符号表示:
$ w_{kj}^l:l-1层j节点到l层k节点的权重;z_k^l: l层k节点的输入值;\alpha_k^l: l层k节点的输出 $
$ z^l=w^la^{l-1}+b^l; a^l=\sigma(z^l) $
① BP网络前向传播计算
$ z^l = w^la^{l-1}+b^l $
$ a^l = \sigma(z^l) = \frac{1}{1 + e^{-z^l}} $
② BP网络后向传播求偏导
$ C=\frac{1}{2n} \sum_x |y(x)-a^L(x)|^2 $
$$\Delta W_{kj}^l = \frac{\partial C}{\partial w_{kj}^l} = \frac{\partial C}{\partial z^l_k} * \frac{\partial z^l_k}{\partial w^l_{kj}} =
\delta^l_k \frac{\partial z^l_k}{\partial w^l_{kj}}$$
其中,$\delta^l_k \equiv \frac{\partial C}{\partial z^l_k}$
又, $\frac{\partial z^l_k}{\partial w^l_{kj}} = a^{l-1}_j$
所以,$\Delta W^l_{kj} = \delta^l_k a^{l-1}_j$
同理,$\Delta b^l_k = \delta^l_k$
$$ \delta^l_k = \frac{\partial C}{\partial z^l_k} = \sum_j \frac{\partial C}{\partial z^{l+1}_j} \frac{\partial z^{l+1}_j}{\partial z^l_k} =
\sum_j \delta^{l+1}_j \frac{\partial z^{l+1}_j}{\partial z^l_k} $$
又,$ \frac{\partial z^{l+1}_j}{\partial z^l_k} = w^{l+1}_{jk} \sigma^\prime(z^l_k) $
所以,
$ \delta^l_k = \sum_j \delta^{l+1}_j w^{l+1}_{jk} \sigma^\prime(z^l_k) $
$ \Downarrow $ vectorize
$ \delta^l = (w^{l+1})^T \delta^{l+1} \bigodot \sigma^\prime(z^l) $
对于最后一层L层,
$ \delta^L = \frac{\partial C}{\partial z^L} = (y - a^L) \bigodot a^\prime $
Backpropagation Algorithm
- Input x: Set the corresponding activetion $a$ for the input layer.

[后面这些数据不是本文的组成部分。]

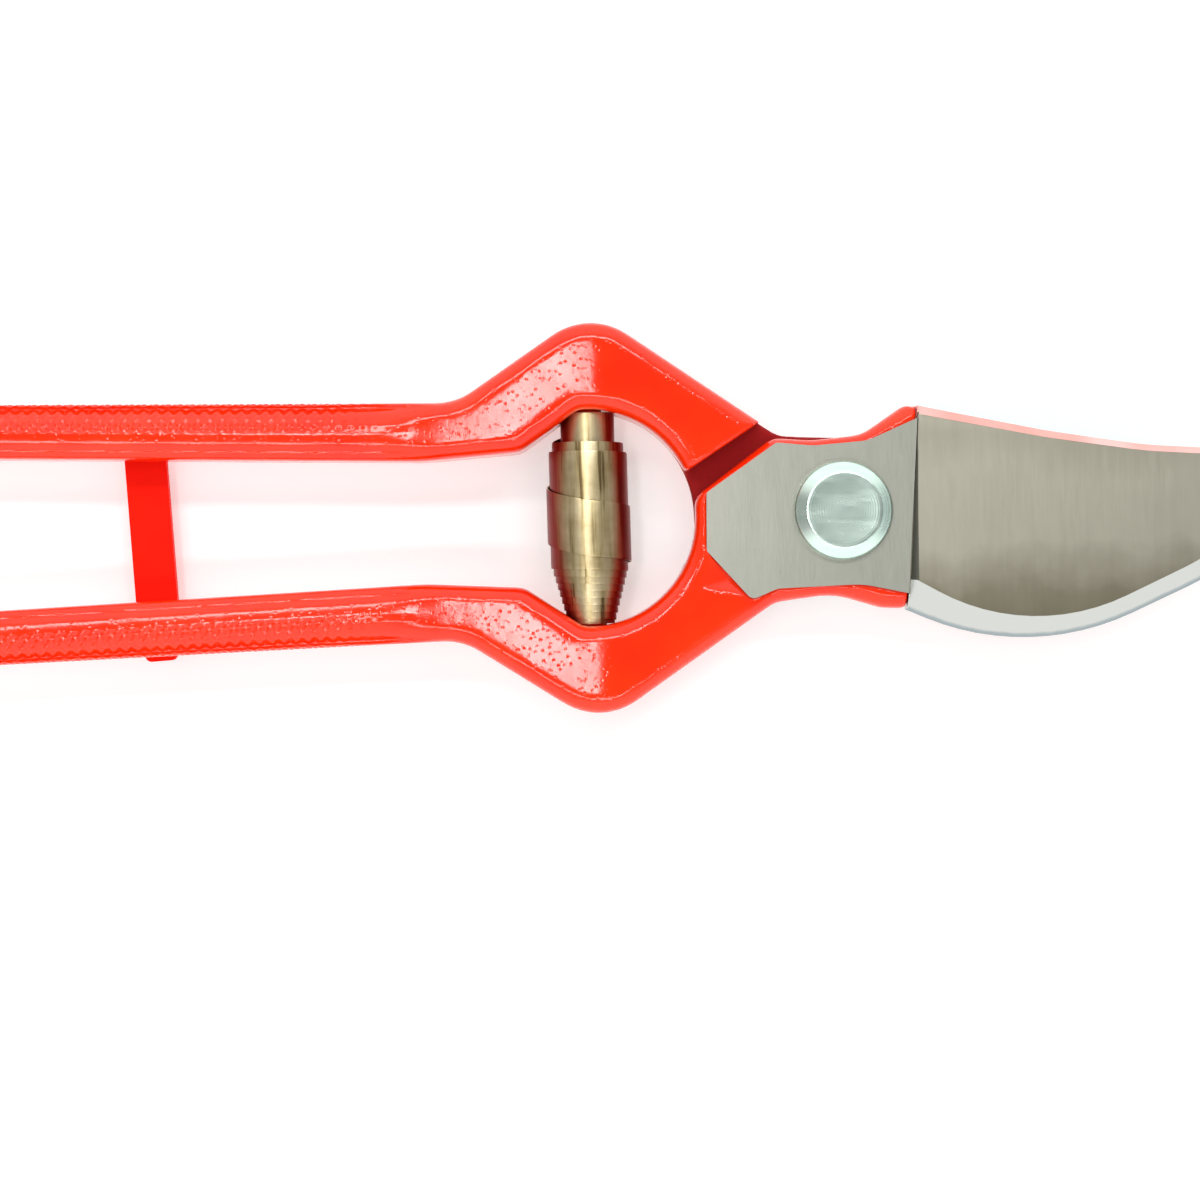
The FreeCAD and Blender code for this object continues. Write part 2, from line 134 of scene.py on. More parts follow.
def spread(tree, factor, low, high):
    """Maps a 0 to 1 value onto a range."""
    return add(tree, "MapRange", {"Value": factor}, {"To Min": low, "To Max": high}).outputs["Result"]


def share_of(tree, value, low, high):
    """How far a value lies from low to high, as 0 to 1."""
    return add(tree, "MapRange", {"Value": value}, {"From Min": low, "From Max": high}).outputs["Result"]


def along_axis(tree, vector, axis):
    """One component of a vector."""
    return add(tree, "SeparateXYZ", {"Vector": vector}).outputs[axis]


def calculated(tree, operation, *sources):
    """The result of a sum on one or two sources."""
    return add(tree, "Math", dict(enumerate(sources)), operation=operation).outputs["Value"]


def mixed(tree, links, values, **settings):
    """A colour mixed from A and B by Factor."""
    return add(tree, "Mix", links, values, data_type="RGBA", **settings).outputs["Result"]


def bump(tree, height, distance, strength=1.0, under=None):
    """A relief of the given depth, laid over an earlier one if there is one."""
    links = {"Height": height}
    if under:
        links["Normal"] = under
    return add(tree, "Bump", links, {"Distance": distance, "Strength": strength}).outputs["Normal"]


def wire(tree, shader, **sources):
    """Connects sources to the shader's sockets, named with underscores for spaces."""
    for key, source in sources.items():
        tree.links.new(source, shader.inputs[key.replace("_", " ")])


# ---------------------------------------------------------------- materials

# Dark red on the lap: partly grease where the halves rub, partly painted shade in the gap between them.
LAP_GRIME_AND_SHADE = (0.30, 0.001, 0.002, 1)
# Dark brown-red for the spring's flanks: a painted reflection of the red handles beside them.
FLANK_RED_REFLECTION = (0.20, 0.022, 0.014, 1)
BLADE_SPAN = (PIVOT.y - 20 * MM, PIVOT.y + 13 * MM)    # from the cutting edge to the spine
# Painted shading of the hollow-ground face: lighter along the spine, darker and browner towards the cutting
# edge.
BLADE_SHADING_TONES = [
    (0.05, (0.155, 0.135, 0.092)), (0.25, (0.22, 0.20, 0.145)), (0.45, (0.42, 0.40, 0.325)),
    (0.75, (0.47, 0.45, 0.365)), (0.95, (0.42, 0.40, 0.32)),
]
BEVEL_RISE = 2 * MM      # height over which the bevel's darker lowest band turns into bright polish
TABLE_GLOW = 0.33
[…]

- Feedforward: For each l=2, 3, …, L compute $z^l = w^la^{l-1} + b^l$ and $a^l = \sigma(z^l)$.
- Output Error $\delta^L$: Compute the vector $\delta^L = \Delta_aC \bigodot \sigma\prime(z^L)$.
- Backpropagate the error: For each l=L-1, L-2, …, 2 compute $\delta^l = (w^{l+1})^T \delta^{l+1} \bigodot \sigma\prime(z^l)$.
- Output: The gradient of the cost function in given by $\frac{\partial C}{\partial w_{kj}^l} = a^{l-1}_j \delta_k^l$ and $ \frac{\partial C}{\partial b_k^l} = \delta_k^l$.